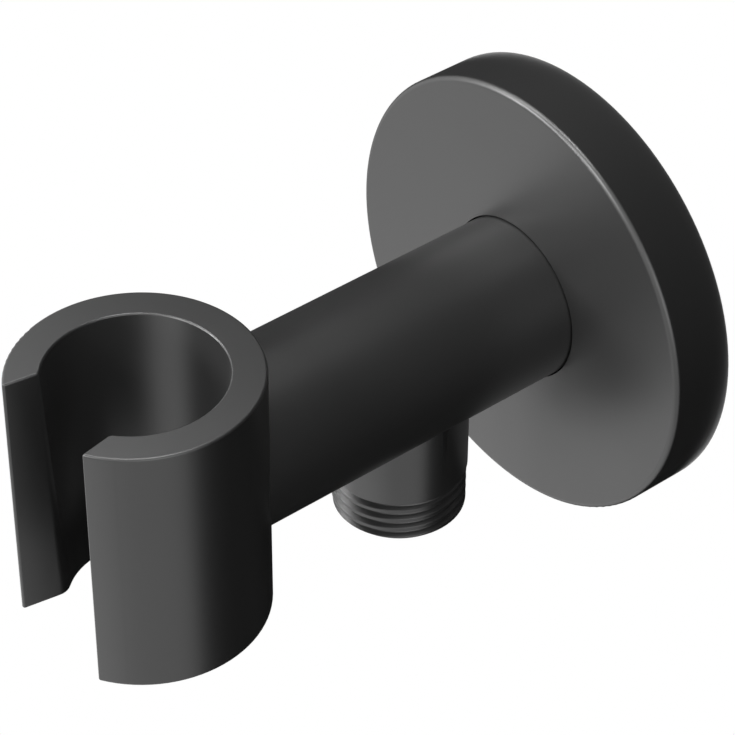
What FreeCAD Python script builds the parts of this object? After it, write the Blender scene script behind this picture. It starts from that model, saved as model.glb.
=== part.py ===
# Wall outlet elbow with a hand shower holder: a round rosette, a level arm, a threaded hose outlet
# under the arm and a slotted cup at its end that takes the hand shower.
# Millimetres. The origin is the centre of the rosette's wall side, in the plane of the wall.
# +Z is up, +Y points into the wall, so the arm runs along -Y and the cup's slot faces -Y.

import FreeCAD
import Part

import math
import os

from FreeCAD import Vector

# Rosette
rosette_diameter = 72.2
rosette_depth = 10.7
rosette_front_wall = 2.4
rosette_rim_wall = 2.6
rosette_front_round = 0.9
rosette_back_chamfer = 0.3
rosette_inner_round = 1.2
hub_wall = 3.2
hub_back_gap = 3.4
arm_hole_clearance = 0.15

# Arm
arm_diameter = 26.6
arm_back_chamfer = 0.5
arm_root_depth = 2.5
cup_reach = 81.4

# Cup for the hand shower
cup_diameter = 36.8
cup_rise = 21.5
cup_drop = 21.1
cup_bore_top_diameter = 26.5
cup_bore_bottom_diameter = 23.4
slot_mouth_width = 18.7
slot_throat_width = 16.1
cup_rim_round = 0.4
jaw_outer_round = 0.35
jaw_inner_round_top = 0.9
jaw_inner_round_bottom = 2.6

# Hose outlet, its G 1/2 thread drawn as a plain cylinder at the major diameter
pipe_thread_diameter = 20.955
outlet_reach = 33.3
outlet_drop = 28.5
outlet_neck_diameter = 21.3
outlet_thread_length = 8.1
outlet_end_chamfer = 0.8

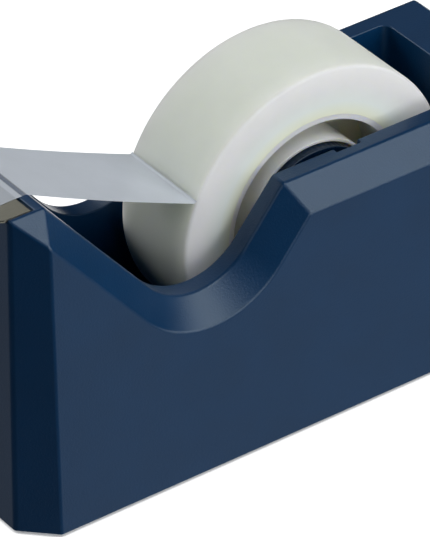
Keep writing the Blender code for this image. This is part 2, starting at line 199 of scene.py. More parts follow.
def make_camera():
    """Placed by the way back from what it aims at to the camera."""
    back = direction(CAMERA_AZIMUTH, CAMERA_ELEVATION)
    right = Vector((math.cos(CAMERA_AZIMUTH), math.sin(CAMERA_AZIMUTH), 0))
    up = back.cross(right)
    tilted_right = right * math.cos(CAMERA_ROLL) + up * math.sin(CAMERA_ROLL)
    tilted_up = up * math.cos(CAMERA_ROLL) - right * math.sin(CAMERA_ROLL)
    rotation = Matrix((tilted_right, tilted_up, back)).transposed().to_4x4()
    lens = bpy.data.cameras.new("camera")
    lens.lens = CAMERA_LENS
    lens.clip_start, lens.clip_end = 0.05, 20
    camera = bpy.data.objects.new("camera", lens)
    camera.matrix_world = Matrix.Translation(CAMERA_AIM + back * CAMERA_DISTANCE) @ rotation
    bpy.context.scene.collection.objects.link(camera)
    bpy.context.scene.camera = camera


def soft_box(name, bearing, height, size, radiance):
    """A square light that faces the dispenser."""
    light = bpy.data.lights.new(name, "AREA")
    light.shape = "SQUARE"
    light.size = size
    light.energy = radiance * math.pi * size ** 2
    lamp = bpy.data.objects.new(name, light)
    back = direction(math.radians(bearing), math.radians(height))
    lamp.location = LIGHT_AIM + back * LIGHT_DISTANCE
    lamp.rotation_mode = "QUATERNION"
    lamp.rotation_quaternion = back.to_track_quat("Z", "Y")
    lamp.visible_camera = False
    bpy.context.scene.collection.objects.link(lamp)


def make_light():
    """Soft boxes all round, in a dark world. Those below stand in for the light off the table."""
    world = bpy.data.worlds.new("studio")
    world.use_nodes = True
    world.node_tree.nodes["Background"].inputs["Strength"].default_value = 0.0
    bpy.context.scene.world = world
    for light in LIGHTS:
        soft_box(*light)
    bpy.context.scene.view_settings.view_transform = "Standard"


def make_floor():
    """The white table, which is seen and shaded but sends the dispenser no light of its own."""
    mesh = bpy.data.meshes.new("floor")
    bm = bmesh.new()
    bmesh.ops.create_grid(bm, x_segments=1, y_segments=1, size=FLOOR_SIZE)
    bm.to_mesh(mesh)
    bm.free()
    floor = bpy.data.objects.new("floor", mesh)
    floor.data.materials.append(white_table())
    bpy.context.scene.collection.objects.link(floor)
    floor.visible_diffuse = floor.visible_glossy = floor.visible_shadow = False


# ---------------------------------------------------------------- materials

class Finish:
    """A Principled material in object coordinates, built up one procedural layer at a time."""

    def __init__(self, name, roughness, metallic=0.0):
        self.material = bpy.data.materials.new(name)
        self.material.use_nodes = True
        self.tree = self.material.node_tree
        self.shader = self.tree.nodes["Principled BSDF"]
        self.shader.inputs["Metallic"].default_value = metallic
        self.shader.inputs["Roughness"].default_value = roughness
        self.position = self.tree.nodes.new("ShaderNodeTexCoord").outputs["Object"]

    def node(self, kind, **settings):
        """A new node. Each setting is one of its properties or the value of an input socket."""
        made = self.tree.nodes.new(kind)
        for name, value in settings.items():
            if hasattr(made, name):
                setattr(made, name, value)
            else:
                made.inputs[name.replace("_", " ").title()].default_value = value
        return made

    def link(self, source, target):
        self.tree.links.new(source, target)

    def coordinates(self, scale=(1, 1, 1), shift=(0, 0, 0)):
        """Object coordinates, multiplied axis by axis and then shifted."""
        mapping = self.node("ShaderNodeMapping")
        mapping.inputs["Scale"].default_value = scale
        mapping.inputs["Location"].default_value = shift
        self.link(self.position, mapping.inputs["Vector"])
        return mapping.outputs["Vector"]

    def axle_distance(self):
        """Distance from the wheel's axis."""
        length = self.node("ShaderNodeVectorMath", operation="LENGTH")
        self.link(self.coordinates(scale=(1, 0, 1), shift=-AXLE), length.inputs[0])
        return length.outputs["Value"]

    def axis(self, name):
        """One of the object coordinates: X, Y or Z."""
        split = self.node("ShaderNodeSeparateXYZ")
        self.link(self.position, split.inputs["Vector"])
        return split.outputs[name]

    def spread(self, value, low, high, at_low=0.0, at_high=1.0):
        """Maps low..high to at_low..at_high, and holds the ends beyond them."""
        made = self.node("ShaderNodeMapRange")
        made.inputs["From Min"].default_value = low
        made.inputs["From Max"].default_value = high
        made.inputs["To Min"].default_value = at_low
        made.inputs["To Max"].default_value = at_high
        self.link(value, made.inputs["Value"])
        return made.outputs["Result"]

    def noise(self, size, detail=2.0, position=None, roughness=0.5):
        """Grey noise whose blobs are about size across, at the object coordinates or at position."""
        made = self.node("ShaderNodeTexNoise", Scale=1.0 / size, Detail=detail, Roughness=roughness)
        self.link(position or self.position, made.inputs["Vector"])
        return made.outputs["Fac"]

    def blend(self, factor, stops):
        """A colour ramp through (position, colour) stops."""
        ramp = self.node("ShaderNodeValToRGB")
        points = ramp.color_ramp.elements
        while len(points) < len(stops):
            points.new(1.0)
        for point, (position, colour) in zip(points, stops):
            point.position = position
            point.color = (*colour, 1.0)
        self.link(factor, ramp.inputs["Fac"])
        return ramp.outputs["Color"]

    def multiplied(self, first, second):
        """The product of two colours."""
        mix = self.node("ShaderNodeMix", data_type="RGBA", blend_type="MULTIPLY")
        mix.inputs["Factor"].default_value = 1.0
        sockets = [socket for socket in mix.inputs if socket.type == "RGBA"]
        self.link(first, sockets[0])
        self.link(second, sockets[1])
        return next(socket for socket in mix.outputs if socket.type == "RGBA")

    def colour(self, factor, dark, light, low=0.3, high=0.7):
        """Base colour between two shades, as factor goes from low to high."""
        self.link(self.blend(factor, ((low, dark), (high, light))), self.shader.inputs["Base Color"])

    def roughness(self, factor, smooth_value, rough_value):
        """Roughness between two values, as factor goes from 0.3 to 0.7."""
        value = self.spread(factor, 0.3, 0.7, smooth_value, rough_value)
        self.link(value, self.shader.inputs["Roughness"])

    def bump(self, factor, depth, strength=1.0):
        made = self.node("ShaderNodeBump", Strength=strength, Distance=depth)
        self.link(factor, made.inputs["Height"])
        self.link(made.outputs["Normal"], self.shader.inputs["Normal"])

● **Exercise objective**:
Everything from the line that contains "Keep writing the" through the line that contains "bpy.context.scene.camera = camera" is to be transcribed exactly, and nothing outside that range.

● **Complete response**:
Keep writing the Blender code for this image. This is part 2, starting at line 199 of scene.py. More parts follow.
def make_camera():
    """Placed by the way back from what it aims at to the camera."""
    back = direction(CAMERA_AZIMUTH, CAMERA_ELEVATION)
    right = Vector((math.cos(CAMERA_AZIMUTH), math.sin(CAMERA_AZIMUTH), 0))
    up = back.cross(right)
    tilted_right = right * math.cos(CAMERA_ROLL) + up * math.sin(CAMERA_ROLL)
    tilted_up = up * math.cos(CAMERA_ROLL) - right * math.sin(CAMERA_ROLL)
    rotation = Matrix((tilted_right, tilted_up, back)).transposed().to_4x4()
    lens = bpy.data.cameras.new("camera")
    lens.lens = CAMERA_LENS
    lens.clip_start, lens.clip_end = 0.05, 20
    camera = bpy.data.objects.new("camera", lens)
    camera.matrix_world = Matrix.Translation(CAMERA_AIM + back * CAMERA_DISTANCE) @ rotation
    bpy.context.scene.collection.objects.link(camera)
    bpy.context.scene.camera = camera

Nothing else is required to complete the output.